WASHINGTON, DC – Leadership is challenging but today’s young generation will have to exercise more of it. This was the message to the 150 international young professionals and student leaders attending forums on service and entrepreneurship at the World Bank Monday.
“A leader must be like an eagle and fly alone,” said World Bank managing director Sri Mulyani Indrawati in welcoming the group. “If you want to be a duck, stick with your friends.” She stressed that leaders need a strong moral compass, drawing on her experience as Indonesia’s finance minister when her efforts against corruption earned her criticism from her peers.
The forums were part of the 2nd International Young Leaders Assembly, a program on “Moral and Innovative Leadership: Vision, Service, and Entrepreneurship,” held in New York, Philadelphia, and Washington, DC. The program drew 800 participants from 75 countries over the course of its nine days.

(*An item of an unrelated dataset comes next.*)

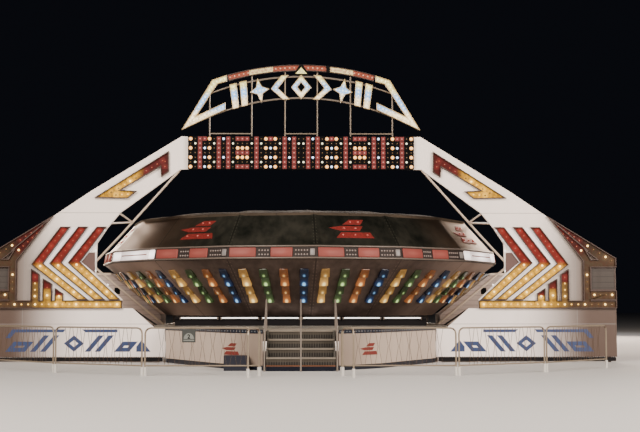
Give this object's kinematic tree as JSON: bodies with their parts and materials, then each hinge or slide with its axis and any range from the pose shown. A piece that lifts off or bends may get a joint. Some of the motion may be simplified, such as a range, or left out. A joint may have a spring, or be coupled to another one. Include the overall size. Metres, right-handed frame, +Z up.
{
  "type": "spinning drum fairground ride",
  "caption": "Trailer-mounted spinning drum ride with sixteen-sided drum, light-box wings, bulb board, arched sign, deck, stair and queue barriers.",
  "frame": {"origin": "on the ground at the drum's axis, in the plane that the ride stands on", "axes": "+Z up along the drum's axis, -Y toward the front with the stair and the sign, +X to the right"},
  "size_m": [17.8, 19.1066, 8.424],
  "materials": {
    "white_paint": "off-white enamel, satin",
    "cream_tube": "cream enamel on steel tube",
    "drum_skin": "dull ribbed aluminium sheet",
    "canvas": "tan vinyl-coated canvas",
    "dark_steel": "black paint on steel",
    "tread_plate": "raised-pattern tread plate",
    "red_light": "translucent red lens, lit from behind",
    "gold_light": "amber light box with bulbs",
    "lamp_white": "translucent white lens, lit from behind",
    "board_black": "black enamel face with bulbs",
    "grey_boarding": "grey ribbed sheet",
    "navy_paint": "navy enamel"
  },
  "bodies": {
    "base": {"trailer_bed": "dark_steel", "base_deck": "tread_plate", "centre_bearing": "dark_steel", "front_deck": "tread_plate", "deck_skirt_left": "white_paint", "deck_skirt_right": "white_paint", "side_skirt_left": "white_paint", "side_skirt_right": "white_paint", "tube_light_bar": "lamp_white", "stair_flight": "tread_plate", "handrail_left": "cream_tube", "handrail_middle": "cream_tube", "handrail_right": "cream_tube", "queue_barrier_left_1": "cream_tube", "queue_barrier_left_2": "cream_tube", "queue_barrier_left_3": "cream_tube", "queue_barrier_right_1": "cream_tube", "queue_barrier_right_2": "cream_tube", "queue_barrier_right_3": "cream_tube", "queue_loop_left": "cream_tube", "queue_loop_right": "cream_tube", "wing_arm_left": "white_paint", "wing_arm_right": "white_paint", "wing_body_left": "white_paint", "wing_body_right": "white_paint", "arrow_box_left": "red_light", "arrow_box_right": "red_light", "chevron_boxes_left": "red_light", "chevron_boxes_right": "red_light", "wing_lamp_frame_left": "gold_light", "wing_lamp_frame_right": "gold_light", "bulb_board": "board_black", "sign_crown": "red_light", "sign_row": "lamp_white", "sign_fin_left": "lamp_white", "sign_fin_right": "lamp_white", "sign_frame": "cream_tube", "pole_frame_left": "cream_tube", "pole_frame_right": "cream_tube", "top_beam": "cream_tube", "end_housing_left": "grey_boarding", "end_housing_right": "grey_boarding", "power_box": "navy_paint"},
    "drum": {"drum_floor": "tread_plate", "drum_hub": "dark_steel", "turntable_ring": "dark_steel", "lower_wall_1": "drum_skin", "lower_wall_2": "drum_skin", "lower_wall_3": "drum_skin", "lower_wall_4": "drum_skin", "upper_wall_1": "drum_skin", "upper_wall_2": "drum_skin", "upper_wall_3": "drum_skin", "upper_wall_4": "drum_skin", "rim_light_band": "red_light", "drum_roof": "canvas"}
  },
  "joints": [
    {"name": "drum_spin", "type": "hinge", "parent": "base", "child": "drum", "pos_m": [0, 0, 1.18], "axis": [0, 0, 1], "continuous": true}
  ]
}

Sri Indrawati said that “moral” and “innovative” in connection with leadership, are very important terms, noting that technology allows many more innovative approaches to pursuing moral goals. She gave the example of information technology which allowed much greater transparency, an important tool in fighting corruption.

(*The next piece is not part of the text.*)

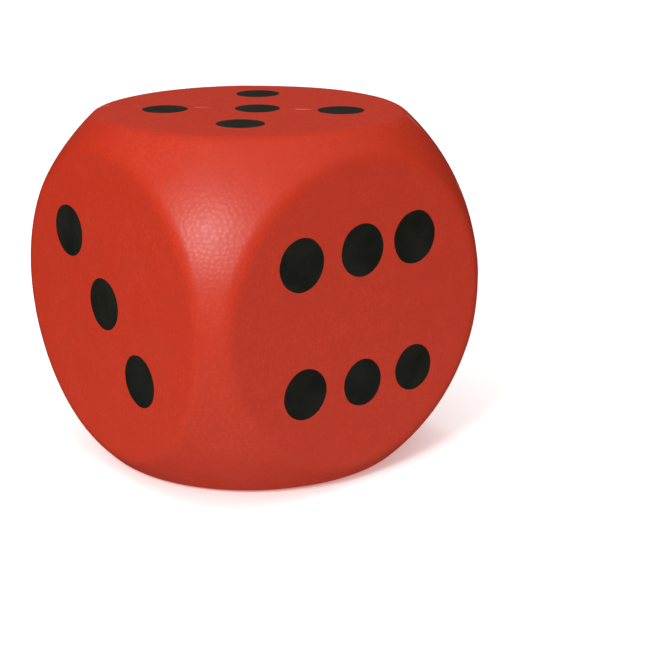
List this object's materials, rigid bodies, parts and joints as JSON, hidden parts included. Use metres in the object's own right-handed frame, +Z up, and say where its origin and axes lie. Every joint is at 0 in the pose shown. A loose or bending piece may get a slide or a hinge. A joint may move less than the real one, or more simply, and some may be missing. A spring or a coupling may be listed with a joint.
{
  "type": "giant soft play die",
  "caption": "Large soft foam play die with a grained red skin, ball-rounded edges and corners, six flat faces and black painted spots.",
  "frame": {"origin": "the middle of face two, which the die stands on, at floor level", "axes": "+Z up through face five, -Y through face six, -X through face three, +X through face four, +Y through face one"},
  "size_m": [0.3, 0.3, 0.3],
  "materials": {
    "red_skin": "satin grained elastomer skin",
    "foam": "open-cell foam",
    "spot_paint": "satin flexible paint"
  },
  "bodies": {
    "root": {"foam_core": "foam", "front_skin": "red_skin", "rear_skin": "red_skin", "spot_one": "spot_paint", "spot_two_a": "spot_paint", "spot_two_b": "spot_paint", "spot_three_a": "spot_paint", "spot_three_b": "spot_paint", "spot_three_c": "spot_paint", "spot_four_a": "spot_paint", "spot_four_b": "spot_paint", "spot_four_c": "spot_paint", "spot_four_d": "spot_paint", "spot_five_a": "spot_paint", "spot_five_b": "spot_paint", "spot_five_c": "spot_paint", "spot_five_d": "spot_paint", "spot_five_e": "spot_paint", "spot_six_a": "spot_paint", "spot_six_b": "spot_paint", "spot_six_c": "spot_paint", "spot_six_d": "spot_paint", "spot_six_e": "spot_paint", "spot_six_f": "spot_paint"}
  },
  "joints": []
}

Speakers noted that this is the largest generation of youth the world has ever known and that following past patterns of job creation could not employ them all. The young will have to play a much greater role in building their own futures, and entrepreneurship and volunteerism will be central to that process.

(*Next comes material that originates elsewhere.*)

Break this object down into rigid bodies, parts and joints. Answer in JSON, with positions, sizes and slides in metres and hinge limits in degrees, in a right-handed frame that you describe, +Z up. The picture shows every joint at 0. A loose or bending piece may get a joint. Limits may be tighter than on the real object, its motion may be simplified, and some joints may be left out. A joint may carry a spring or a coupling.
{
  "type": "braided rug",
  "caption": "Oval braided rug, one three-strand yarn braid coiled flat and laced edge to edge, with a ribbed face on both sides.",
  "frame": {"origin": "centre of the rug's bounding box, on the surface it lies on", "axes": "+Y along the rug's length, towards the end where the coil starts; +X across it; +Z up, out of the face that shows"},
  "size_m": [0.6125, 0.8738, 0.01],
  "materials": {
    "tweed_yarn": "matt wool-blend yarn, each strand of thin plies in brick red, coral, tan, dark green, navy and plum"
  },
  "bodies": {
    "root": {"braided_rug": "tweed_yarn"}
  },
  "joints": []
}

“Volunteerism is at the heart of good governance” and is part of creating engaged and participatory democracy.
Concetta Bencivenga of generationOn, a Points of Light initiative, reminded participants that Dr. Martin Luther King and Mahatma Gandhi had started their campaigns for justice at the ages of 26 and 24 respectively. Points of Light is a co-convenor of the IYLA program.
“Informed, engaged, participatory young leaders are important for the future,” said Rita Karakas, president of Canada World Youth. They are a source of transformational leadership and can be agents of social change. “Volunteerism,” she continued, “is at the heart of good governance” and is part of creating engaged and participatory democracy.
Speakers highlighted the need for education to have practical application. “Education needs to be more than crowding children into a classroom where they learn to conjugate verbs,” said Willice Onyango, president of Kenya’s International Youth Council.
Evans Gor Semalango, chair of Kenya’s National Youth Enterprise Fund, said that book-learning does not produce successful entrepreneurs. They need problem-solving capabilities, creativity and an eye for innovation. Several speakers highlighted the impact of technological innovation, particularly mobile phones, in countries like Kenya, Uganda and Indonesia.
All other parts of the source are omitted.